[YOUR OBJECTIVE]: List each line in which the string "that" appears.

[Rows from a dataset]
☆ ☆ ☆ ☆

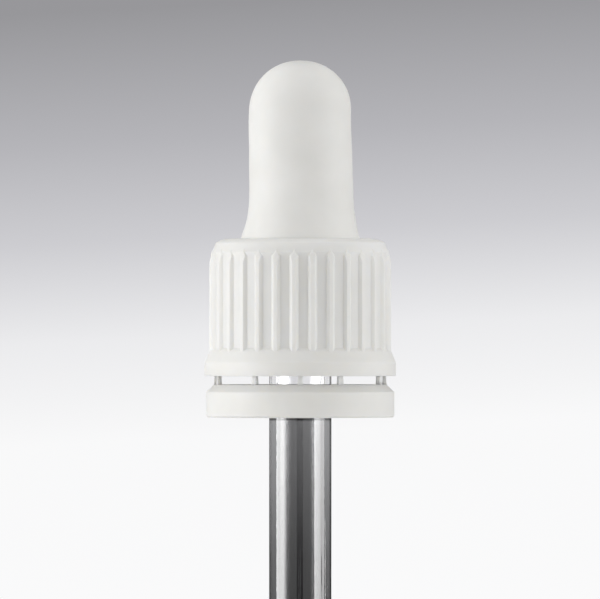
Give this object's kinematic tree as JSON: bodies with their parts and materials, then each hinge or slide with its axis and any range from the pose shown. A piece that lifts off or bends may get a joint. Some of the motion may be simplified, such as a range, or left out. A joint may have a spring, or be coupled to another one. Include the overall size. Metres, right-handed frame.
{
  "type": "dropper closure",
  "caption": "Screw-on dropper closure: soft squeeze teat and glass pipette in a ribbed screw cap with a break-off tamper band, for a small bottle's neck.",
  "frame": {"origin": "centre of the sealing plane: the underside of the teat's flange, which lies on the rim of the bottle's neck", "axes": "+Z along the closure's axis, from the pipette's tip to the dome of the teat; the front of the picture faces -Y"},
  "size_m": [0.0214, 0.0214, 0.0916],
  "materials": {
    "teat_rubber": "satin white rubber",
    "cap_plastic": "satin white polypropylene",
    "pipette_glass": "smoke-grey glass, fire-polished ends"
  },
  "bodies": {
    "cap": {"screw_cap": "cap_plastic"},
    "dropper": {"pipette": "pipette_glass"},
    "teat": {"teat": "teat_rubber"},
    "tamper_band": {"tamper_ring": "cap_plastic", "tamper_bridges": "cap_plastic"}
  },
  "joints": [
    {"name": "cap_turn", "type": "hinge", "parent": "cap", "child": "dropper", "pos_m": [0, 0, 0], "axis": [0, 0, 1], "continuous": true},
    {"name": "teat_press", "type": "slide", "parent": "dropper", "child": "teat", "axis": [0, 0, -1], "range_m": [0, 0.007], "stiffness_N_per_m": 800, "deforming": ["teat"]},
    {"name": "band_release", "type": "slide", "parent": "cap", "child": "tamper_band", "axis": [0, 0, -1], "range_m": [0, 0.06]}
  ]
}
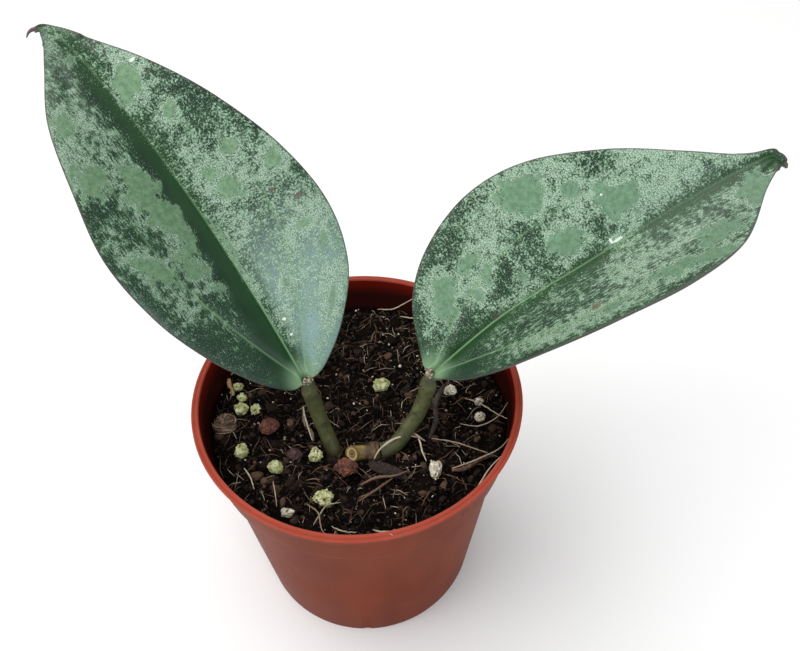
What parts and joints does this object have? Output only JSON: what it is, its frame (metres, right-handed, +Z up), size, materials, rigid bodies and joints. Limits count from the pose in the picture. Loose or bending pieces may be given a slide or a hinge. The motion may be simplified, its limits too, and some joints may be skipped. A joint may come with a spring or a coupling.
{
  "type": "potted hoya",
  "caption": "Young hoya in a small round nursery pot, with two broad pointed splash-marked leaves on short stalks rising from dark potting mix.",
  "frame": {"origin": "middle of the pot's underside, on the flat pad of its base", "axes": "+Z up along the pot's axis, +X towards the lower leaf that spreads to the right, -Y towards the front"},
  "size_m": [0.1709, 0.09, 0.1678],
  "materials": {
    "pot_plastic": "satin",
    "potting_soil": "matte",
    "stem_bark": "matte",
    "root": "matte",
    "petiole": "satin",
    "leaf_blade": "gloss",
    "perlite": "matte",
    "bark": "matte",
    "twig": "matte"
  },
  "bodies": {
    "root": {"pot": "pot_plastic", "soil": "potting_soil", "stem": "stem_bark", "roots": "root", "left_petiole": "petiole", "right_petiole": "petiole", "left_leaf": "leaf_blade", "right_leaf": "leaf_blade", "perlite_01": "perlite", "perlite_02": "perlite", "perlite_03": "perlite", "perlite_04": "perlite", "perlite_05": "perlite", "perlite_06": "perlite", "perlite_07": "perlite", "perlite_08": "perlite", "perlite_09": "perlite", "perlite_10": "perlite", "perlite_11": "perlite", "perlite_12": "perlite", "perlite_13": "perlite", "perlite_14": "perlite", "bark_chip_01": "bark", "bark_chip_02": "bark", "bark_chip_03": "bark", "bark_chip_04": "bark", "bark_chip_05": "bark", "twig_01": "twig", "twig_02": "twig", "twig_03": "twig", "twig_04": "twig"}
  },
  "joints": []
}
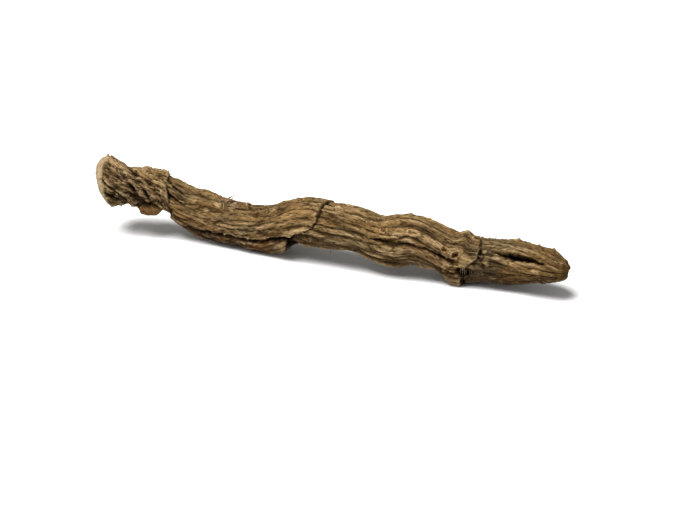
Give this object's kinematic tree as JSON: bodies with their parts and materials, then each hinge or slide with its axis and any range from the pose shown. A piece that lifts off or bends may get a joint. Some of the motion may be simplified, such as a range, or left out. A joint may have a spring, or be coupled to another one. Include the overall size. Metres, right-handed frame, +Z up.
{
  "type": "calamus root",
  "caption": "Dried calamus rootstock: a bent, ridged tan stem with a pale cut end, cracked nodes, round rootlet scars and a split, weathered far end, lying on a surface.",
  "frame": {"origin": "on the surface, under the middle of the root's bounding box", "axes": "+X runs along the root from the pale cut end to the weathered end, -Y is the front of the root, +Z is up"},
  "size_m": [0.1546, 0.0205, 0.025],
  "materials": {
    "rhizome": "dry matt tan bark with dark creases and a pale spongy cut end"
  },
  "bodies": {
    "root": {"rhizome": "rhizome"}
  },
  "joints": []
}
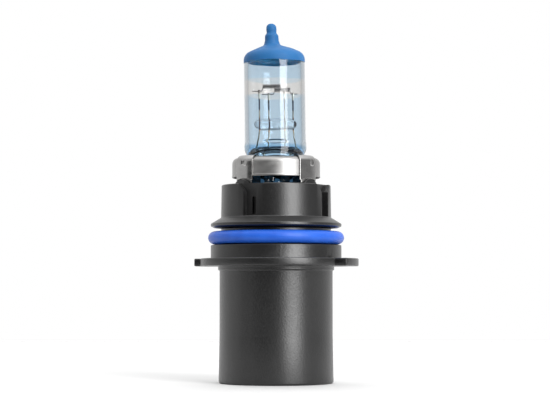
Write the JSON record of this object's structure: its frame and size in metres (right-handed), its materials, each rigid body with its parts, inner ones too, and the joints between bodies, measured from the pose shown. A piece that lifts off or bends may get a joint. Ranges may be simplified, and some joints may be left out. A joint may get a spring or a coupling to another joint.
{
  "type": "headlight bulb",
  "caption": "Twin-filament halogen headlight bulb: blue-tipped tubular glass capsule in a metal holder on a keyed plastic base with an O-ring seal and a round shrouded blade connector.",
  "frame": {"origin": "on the bulb's axis, in the plane of the flange's seating face", "axes": "+Z along the bulb's axis to the glass tip, -Y to the side with the widest flange sector, +X to the right seen from there"},
  "size_m": [0.0428, 0.0411, 0.0938],
  "materials": {
    "tinted_glass": "polished tube glass with a pale blue tint and an untinted band round the filaments",
    "clear_glass": "fire-polished clear glass bar",
    "blue_coating": "opaque blue dip coating, satin",
    "tungsten": "dark drawn tungsten wire",
    "molybdenum": "drawn wire, dulled, with heat tints",
    "foil": "thin etched metal strip",
    "stainless": "bright pressed sheet with fine drawing lines",
    "stainless_bright": "bright pressed sheet, cut edges, small weld marks",
    "black_nylon": "fine-grained black glass-filled nylon, satin",
    "blue_silicone": "bright blue silicone, satin",
    "tinned_brass": "stamped blade, thinly tinned",
    "sealant": "cast dark grey sealant"
  },
  "bodies": {
    "root": {"glass_envelope": "tinted_glass", "tip_coating": "blue_coating", "high_beam_filament": "tungsten", "low_beam_filament": "tungsten", "high_beam_live_lead": "molybdenum", "high_beam_common_lead": "molybdenum", "low_beam_common_lead": "molybdenum", "low_beam_live_lead": "molybdenum", "glass_bridge": "clear_glass", "high_live_foil": "foil", "high_common_foil": "foil", "low_common_foil": "foil", "low_live_foil": "foil", "high_live_outer_lead": "molybdenum", "high_common_outer_lead": "molybdenum", "low_common_outer_lead": "molybdenum", "low_live_outer_lead": "molybdenum", "bulb_cup": "stainless", "retainer_clip": "stainless_bright", "pinch_clamp": "stainless", "base_body": "black_nylon", "o_ring": "blue_silicone", "high_beam_terminal": "tinned_brass", "common_terminal": "tinned_brass", "low_beam_terminal": "tinned_brass", "terminal_seal": "sealant"}
  },
  "joints": []
}
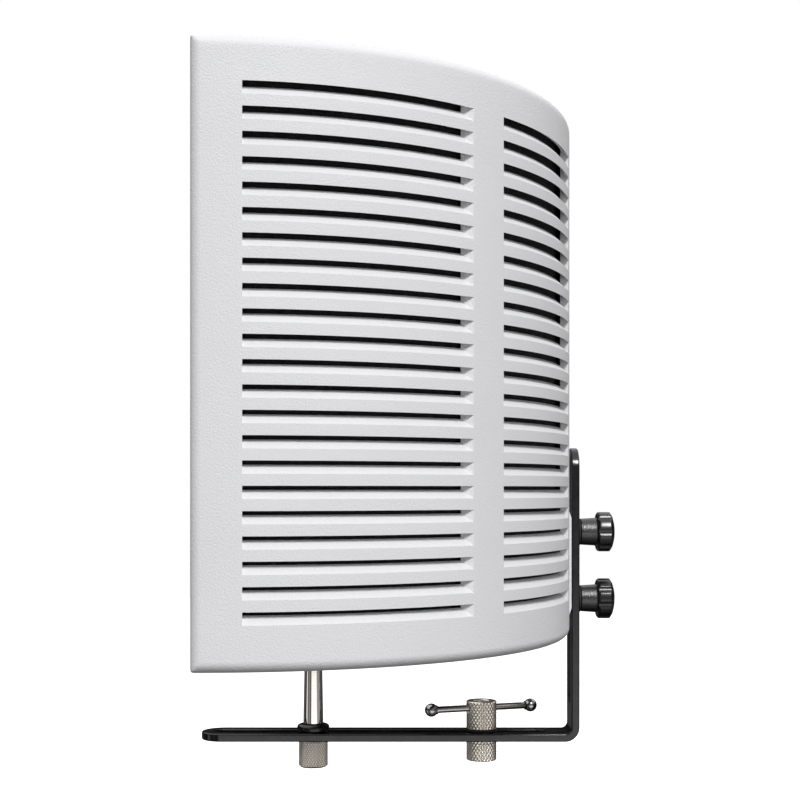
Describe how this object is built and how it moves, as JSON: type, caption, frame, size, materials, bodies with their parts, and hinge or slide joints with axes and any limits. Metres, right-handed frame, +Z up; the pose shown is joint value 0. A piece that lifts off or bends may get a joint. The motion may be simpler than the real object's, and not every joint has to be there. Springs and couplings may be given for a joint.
{
  "type": "microphone isolation shield",
  "caption": "Half-round louvred isolation shield with inner foam, on a slotted L-bracket with thumb knobs, a microphone post and a stand clamp.",
  "frame": {"origin": "on the stand thread's axis, at the adapter's bottom face", "axes": "+Z up along the stand, -Y towards the singer on the panel's open concave side, +X across the panel's width"},
  "size_m": [0.4126, 0.2605, 0.3993],
  "materials": {
    "white_plastic": "fine moulded grain",
    "black_fleece": "felted",
    "charcoal_foam": "open cell foam",
    "black_rubber": "matte",
    "black_paint": "satin",
    "knob_plastic": "moulded, half gloss",
    "zinc_steel": "zinc plated",
    "polished_steel": "polished",
    "chrome": "polished",
    "nickel": "knurled, nickel plated",
    "brass": "machined"
  },
  "bodies": {
    "adapter_body": {"stand_adapter": "nickel"},
    "swivel_body": {"clamp_washer": "black_rubber"},
    "bracket_body": {"bracket": "black_paint"},
    "panel_body": {"rear_shell": "white_plastic", "upper_insert": "brass", "lower_insert": "brass", "rear_fleece_right": "black_fleece", "rear_fleece_left": "black_fleece", "spacer_batten_1": "black_rubber", "spacer_batten_2": "black_rubber", "spacer_batten_3": "black_rubber", "spacer_batten_4": "black_rubber", "spacer_batten_5": "black_rubber", "inner_foam": "charcoal_foam"},
    "upper_knob_body": {"upper_knob": "knob_plastic", "upper_knob_stud": "zinc_steel", "upper_knob_washer": "black_rubber"},
    "lower_knob_body": {"lower_knob": "knob_plastic", "lower_knob_stud": "zinc_steel", "lower_knob_washer": "black_rubber"},
    "post_body": {"mic_post": "chrome", "post_collar": "black_paint", "post_thread_sleeve": "brass"},
    "post_nut_body": {"post_nut": "nickel"},
    "clamp_nut_body": {"clamp_nut": "nickel"},
    "tommy_body": {"tommy_bar": "polished_steel", "tommy_ball_front": "polished_steel", "tommy_ball_rear": "polished_steel"}
  },
  "joints": [
    {"name": "bracket_swivel", "type": "hinge", "parent": "adapter_body", "child": "swivel_body", "pos_m": [0, 0, 0], "axis": [0, 0, 1], "continuous": true},
    {"name": "bracket_slide", "type": "slide", "parent": "swivel_body", "child": "bracket_body", "axis": [0, 1, 0], "range_m": [0, 0.03]},
    {"name": "panel_height", "type": "slide", "parent": "bracket_body", "child": "panel_body", "axis": [0, 0, 1], "range_m": [-0.04, 0.038]},
    {"name": "upper_knob_turn", "type": "hinge", "parent": "panel_body", "child": "upper_knob_body", "pos_m": [0, 0.0605, 0.144], "axis": [0, 1, 0], "range_deg": [0, 270]},
    {"name": "lower_knob_turn", "type": "hinge", "parent": "panel_body", "child": "lower_knob_body", "pos_m": [0, 0.0605, 0.1019], "axis": [0, 1, 0], "range_deg": [0, 270]},
    {"name": "post_slide", "type": "slide", "parent": "bracket_body", "child": "post_body", "axis": [0, 1, 0], "range_m": [-0.055, 0.014]},
    {"name": "post_nut_turn", "type": "hinge", "parent": "post_body", "child": "post_nut_body", "pos_m": [0, -0.1063, 0], "axis": [0, 0, -1], "range_deg": [0, 270]},
    {"name": "clamp_nut_turn", "type": "hinge", "parent": "adapter_body", "child": "clamp_nut_body", "pos_m": [0, 0, 0], "axis": [0, 0, 1], "range_deg": [0, 270]},
    {"name": "tommy_bar_slide", "type": "slide", "parent": "clamp_nut_body", "child": "tommy_body", "axis": [0.3223, -0.9466, 0], "range_m": [-0.015, 0.015]}
  ]
}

☆ ☆ ☆ ☆

[ANSWER IN FULL]:
Give this object's kinematic tree as JSON: bodies with their parts and materials, then each hinge or slide with its axis and any range from the pose shown. A piece that lifts off or bends may get a joint. Some of the motion may be simplified, such as a range, or left out. A joint may have a spring, or be coupled to another one. Include the overall size. Metres, right-handed frame.
  "frame": {"origin": "middle of the pot's underside, on the flat pad of its base", "axes": "+Z up along the pot's axis, +X towards the lower leaf that spreads to the right, -Y towards the front"},
Give this object's kinematic tree as JSON: bodies with their parts and materials, then each hinge or slide with its axis and any range from the pose shown. A piece that lifts off or bends may get a joint. Some of the motion may be simplified, such as a range, or left out. A joint may have a spring, or be coupled to another one. Include the overall size. Metres, right-handed frame, +Z up.
Write the JSON record of this object's structure: its frame and size in metres (right-handed), its materials, each rigid body with its parts, inner ones too, and the joints between bodies, measured from the pose shown. A piece that lifts off or bends may get a joint. Ranges may be simplified, and some joints may be left out. A joint may get a spring or a coupling to another joint.
Describe how this object is built and how it moves, as JSON: type, caption, frame, size, materials, bodies with their parts, and hinge or slide joints with axes and any limits. Metres, right-handed frame, +Z up; the pose shown is joint value 0. A piece that lifts off or bends may get a joint. The motion may be simpler than the real object's, and not every joint has to be there. Springs and couplings may be given for a joint.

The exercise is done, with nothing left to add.